Como uma folha que cai, alguma coisa veio volteando do alto, roçou-lhe os cabelos, esgueirou-se entre o braço e a cabeça, pousou no chão. E no chão ela a viu, branca pena de pombo junto ao seu pé cansado.

Que fresca e limpa era a cadeira do consultório depois de toda aquela sufocante poeira. Que tranqüilizador o médico com suas mãos rosadas cheirando a sabonete, sua fala acolchoada por aquela risonha segurança dizendo-lhe que não, não havia nada, um pouco de cansaço talvez, o calor antes das chuvas que se prenunciavam, repouso seria o suficiente, repouso e distrair-se.
Estava tão grata que a distração lhe pareceu possível. Sairia, compraria uma saia nova, talvez voltasse a usar saltos altos, mulher igual a todas as mulheres boca de batom e seios, salva pela ciência.

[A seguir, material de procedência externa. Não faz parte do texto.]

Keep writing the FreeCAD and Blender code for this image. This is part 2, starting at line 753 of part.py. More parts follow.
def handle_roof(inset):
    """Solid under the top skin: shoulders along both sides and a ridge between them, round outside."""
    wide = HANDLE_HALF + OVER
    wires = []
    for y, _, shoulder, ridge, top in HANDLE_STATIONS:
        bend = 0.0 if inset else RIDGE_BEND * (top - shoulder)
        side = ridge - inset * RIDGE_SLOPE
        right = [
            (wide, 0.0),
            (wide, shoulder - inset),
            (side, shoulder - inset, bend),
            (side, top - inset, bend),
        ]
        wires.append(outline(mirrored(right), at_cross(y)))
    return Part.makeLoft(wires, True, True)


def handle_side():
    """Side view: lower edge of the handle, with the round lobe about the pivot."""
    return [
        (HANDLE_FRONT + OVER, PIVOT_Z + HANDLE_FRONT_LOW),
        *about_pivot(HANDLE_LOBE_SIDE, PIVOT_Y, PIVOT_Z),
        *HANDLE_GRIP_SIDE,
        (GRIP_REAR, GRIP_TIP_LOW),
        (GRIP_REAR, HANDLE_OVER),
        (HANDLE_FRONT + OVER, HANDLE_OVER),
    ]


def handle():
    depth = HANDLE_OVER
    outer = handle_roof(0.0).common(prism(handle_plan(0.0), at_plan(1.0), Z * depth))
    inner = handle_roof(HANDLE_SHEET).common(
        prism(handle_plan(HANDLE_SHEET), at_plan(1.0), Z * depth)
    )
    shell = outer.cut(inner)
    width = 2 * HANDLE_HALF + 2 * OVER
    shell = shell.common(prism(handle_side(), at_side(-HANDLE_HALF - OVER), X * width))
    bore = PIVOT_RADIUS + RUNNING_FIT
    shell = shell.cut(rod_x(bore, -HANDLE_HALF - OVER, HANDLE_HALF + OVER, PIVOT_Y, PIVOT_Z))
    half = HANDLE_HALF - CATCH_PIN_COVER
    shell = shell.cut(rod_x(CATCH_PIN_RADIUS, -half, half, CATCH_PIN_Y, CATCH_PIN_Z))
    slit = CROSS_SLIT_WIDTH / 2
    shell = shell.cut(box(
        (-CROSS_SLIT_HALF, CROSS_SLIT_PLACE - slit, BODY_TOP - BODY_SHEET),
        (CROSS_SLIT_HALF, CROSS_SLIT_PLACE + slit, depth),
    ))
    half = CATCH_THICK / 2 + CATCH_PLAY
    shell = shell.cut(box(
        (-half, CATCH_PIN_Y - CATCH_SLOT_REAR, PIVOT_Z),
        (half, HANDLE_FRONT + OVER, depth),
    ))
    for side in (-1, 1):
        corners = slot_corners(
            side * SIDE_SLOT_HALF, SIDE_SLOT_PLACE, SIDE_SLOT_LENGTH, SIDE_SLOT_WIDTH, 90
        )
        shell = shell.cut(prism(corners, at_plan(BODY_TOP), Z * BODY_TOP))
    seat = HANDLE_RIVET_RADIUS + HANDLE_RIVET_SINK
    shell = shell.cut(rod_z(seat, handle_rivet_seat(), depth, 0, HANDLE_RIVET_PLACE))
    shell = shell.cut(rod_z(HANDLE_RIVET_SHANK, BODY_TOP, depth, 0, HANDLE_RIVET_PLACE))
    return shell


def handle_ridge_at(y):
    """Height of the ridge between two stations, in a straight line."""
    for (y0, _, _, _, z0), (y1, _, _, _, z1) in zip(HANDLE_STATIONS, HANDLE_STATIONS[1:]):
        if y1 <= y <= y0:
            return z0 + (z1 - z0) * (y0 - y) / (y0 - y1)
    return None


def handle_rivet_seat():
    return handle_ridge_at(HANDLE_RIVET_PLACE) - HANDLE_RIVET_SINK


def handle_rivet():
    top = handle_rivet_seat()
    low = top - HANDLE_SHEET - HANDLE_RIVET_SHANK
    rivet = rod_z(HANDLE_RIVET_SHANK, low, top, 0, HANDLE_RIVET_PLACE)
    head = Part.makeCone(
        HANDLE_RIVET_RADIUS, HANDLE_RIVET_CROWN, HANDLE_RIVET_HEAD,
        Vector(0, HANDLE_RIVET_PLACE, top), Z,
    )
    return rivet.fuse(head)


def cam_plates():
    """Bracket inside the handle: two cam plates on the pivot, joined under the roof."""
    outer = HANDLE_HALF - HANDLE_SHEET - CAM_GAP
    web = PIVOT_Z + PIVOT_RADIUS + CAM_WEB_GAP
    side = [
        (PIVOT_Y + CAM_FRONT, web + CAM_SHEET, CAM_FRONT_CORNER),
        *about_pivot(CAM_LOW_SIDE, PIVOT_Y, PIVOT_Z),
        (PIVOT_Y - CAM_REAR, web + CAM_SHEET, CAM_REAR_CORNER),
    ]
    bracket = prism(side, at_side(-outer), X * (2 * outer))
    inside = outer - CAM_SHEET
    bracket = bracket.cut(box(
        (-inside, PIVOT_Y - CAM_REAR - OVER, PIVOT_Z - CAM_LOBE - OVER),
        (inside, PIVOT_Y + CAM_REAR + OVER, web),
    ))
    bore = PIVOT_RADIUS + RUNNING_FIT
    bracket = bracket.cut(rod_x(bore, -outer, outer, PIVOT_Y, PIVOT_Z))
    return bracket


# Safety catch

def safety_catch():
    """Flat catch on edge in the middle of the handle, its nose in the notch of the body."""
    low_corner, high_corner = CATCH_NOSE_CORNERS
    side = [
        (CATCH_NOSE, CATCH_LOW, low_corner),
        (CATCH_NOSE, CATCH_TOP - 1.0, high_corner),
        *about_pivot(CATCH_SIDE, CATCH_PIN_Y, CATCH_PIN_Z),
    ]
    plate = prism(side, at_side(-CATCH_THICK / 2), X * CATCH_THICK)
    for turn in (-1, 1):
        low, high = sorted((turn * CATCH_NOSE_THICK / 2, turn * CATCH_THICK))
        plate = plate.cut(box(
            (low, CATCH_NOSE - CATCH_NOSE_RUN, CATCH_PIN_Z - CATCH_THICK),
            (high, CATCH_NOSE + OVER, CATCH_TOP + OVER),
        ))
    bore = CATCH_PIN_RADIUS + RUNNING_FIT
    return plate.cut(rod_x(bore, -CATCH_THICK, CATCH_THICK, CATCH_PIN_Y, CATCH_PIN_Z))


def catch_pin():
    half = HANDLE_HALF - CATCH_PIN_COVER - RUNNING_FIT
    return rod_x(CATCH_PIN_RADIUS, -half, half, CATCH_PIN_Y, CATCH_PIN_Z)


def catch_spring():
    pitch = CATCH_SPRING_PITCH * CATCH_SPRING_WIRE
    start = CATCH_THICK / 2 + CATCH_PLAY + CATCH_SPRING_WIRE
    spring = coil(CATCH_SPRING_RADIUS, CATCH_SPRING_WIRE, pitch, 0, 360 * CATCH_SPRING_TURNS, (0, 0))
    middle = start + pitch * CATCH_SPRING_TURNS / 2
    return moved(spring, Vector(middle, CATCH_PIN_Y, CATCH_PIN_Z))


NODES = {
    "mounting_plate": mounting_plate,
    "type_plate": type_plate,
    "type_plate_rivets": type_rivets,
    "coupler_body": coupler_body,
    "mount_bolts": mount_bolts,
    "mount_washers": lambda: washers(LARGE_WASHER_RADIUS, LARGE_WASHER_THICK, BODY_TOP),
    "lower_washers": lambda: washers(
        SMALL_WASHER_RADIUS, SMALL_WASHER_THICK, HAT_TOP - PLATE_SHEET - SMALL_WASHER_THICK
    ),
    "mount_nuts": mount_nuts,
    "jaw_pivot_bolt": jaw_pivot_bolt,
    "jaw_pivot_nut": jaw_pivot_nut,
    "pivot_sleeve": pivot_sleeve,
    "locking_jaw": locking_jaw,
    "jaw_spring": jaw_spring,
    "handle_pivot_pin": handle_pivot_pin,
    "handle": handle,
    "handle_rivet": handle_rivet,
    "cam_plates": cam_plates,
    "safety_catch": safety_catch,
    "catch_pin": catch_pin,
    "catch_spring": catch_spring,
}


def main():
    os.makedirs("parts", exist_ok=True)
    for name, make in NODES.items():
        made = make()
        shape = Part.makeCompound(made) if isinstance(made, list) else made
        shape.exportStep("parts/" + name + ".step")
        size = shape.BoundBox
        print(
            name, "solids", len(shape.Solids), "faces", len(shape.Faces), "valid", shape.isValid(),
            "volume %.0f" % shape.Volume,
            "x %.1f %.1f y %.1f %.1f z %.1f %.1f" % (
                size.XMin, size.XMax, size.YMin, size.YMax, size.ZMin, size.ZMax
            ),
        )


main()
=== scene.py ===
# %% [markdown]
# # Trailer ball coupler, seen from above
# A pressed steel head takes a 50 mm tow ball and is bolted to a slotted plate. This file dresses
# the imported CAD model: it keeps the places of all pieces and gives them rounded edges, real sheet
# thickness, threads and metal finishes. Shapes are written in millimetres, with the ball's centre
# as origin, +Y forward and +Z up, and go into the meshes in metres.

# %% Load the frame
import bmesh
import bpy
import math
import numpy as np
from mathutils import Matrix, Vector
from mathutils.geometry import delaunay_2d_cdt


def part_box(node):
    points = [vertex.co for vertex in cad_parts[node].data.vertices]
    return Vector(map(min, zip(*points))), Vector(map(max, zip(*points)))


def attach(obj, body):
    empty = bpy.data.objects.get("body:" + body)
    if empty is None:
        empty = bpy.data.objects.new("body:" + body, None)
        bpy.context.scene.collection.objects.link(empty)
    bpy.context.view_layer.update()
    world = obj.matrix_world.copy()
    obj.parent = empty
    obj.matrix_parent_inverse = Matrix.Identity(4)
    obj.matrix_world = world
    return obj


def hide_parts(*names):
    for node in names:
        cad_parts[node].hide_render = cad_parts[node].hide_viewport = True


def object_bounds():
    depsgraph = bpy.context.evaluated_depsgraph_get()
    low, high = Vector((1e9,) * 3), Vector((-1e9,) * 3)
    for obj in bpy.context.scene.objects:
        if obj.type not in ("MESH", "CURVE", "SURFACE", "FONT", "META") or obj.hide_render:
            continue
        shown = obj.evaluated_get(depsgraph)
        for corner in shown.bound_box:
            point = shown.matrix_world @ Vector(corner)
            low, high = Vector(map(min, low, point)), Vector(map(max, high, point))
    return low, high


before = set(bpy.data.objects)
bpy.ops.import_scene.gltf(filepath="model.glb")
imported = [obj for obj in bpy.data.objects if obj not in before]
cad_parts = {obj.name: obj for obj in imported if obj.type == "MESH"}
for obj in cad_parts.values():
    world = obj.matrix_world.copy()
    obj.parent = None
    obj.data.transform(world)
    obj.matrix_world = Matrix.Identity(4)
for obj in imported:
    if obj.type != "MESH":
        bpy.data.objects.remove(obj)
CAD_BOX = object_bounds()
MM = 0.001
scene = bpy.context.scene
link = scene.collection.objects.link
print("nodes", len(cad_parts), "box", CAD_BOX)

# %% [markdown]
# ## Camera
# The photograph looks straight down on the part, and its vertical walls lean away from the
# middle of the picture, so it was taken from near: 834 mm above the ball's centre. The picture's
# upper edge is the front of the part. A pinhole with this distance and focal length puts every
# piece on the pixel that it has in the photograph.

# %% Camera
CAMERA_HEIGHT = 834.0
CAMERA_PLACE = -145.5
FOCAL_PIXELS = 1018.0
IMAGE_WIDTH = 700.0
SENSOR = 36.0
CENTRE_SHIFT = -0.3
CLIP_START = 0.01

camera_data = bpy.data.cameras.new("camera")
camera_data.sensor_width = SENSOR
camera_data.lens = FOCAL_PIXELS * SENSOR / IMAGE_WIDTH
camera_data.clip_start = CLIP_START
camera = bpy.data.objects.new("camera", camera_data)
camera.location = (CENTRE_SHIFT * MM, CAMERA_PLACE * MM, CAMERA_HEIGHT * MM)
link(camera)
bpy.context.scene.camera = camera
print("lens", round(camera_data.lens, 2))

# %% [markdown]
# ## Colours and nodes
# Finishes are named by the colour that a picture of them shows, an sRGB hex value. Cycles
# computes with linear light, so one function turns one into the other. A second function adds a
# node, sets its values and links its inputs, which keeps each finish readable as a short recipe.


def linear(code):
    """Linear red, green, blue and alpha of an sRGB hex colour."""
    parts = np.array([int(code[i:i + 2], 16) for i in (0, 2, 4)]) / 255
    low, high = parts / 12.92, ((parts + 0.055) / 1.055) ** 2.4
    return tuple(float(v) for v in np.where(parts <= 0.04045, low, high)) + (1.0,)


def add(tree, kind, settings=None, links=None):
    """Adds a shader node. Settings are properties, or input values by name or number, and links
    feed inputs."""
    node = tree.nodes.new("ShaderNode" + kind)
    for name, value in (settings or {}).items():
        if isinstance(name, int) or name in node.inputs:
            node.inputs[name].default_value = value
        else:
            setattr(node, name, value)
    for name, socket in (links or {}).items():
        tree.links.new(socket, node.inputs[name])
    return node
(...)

O médico atrás da mesa sorriu novamente para ela, cabeça enviesada, mais amplo agora o sorriso. As mãos rosadas pararam de brincar com a caneta, espalmaram-se sobre o tampo de vidro. E empurrando-se levemente para trás sobre a cadeira de rodízios ele anunciou cúmplice:

- D. Clarice, tenho um presente para a senhora.
Colhida entre dois dedos na gaveta, como se fosse uma flor, estendeu-lhe uma pena. Branca.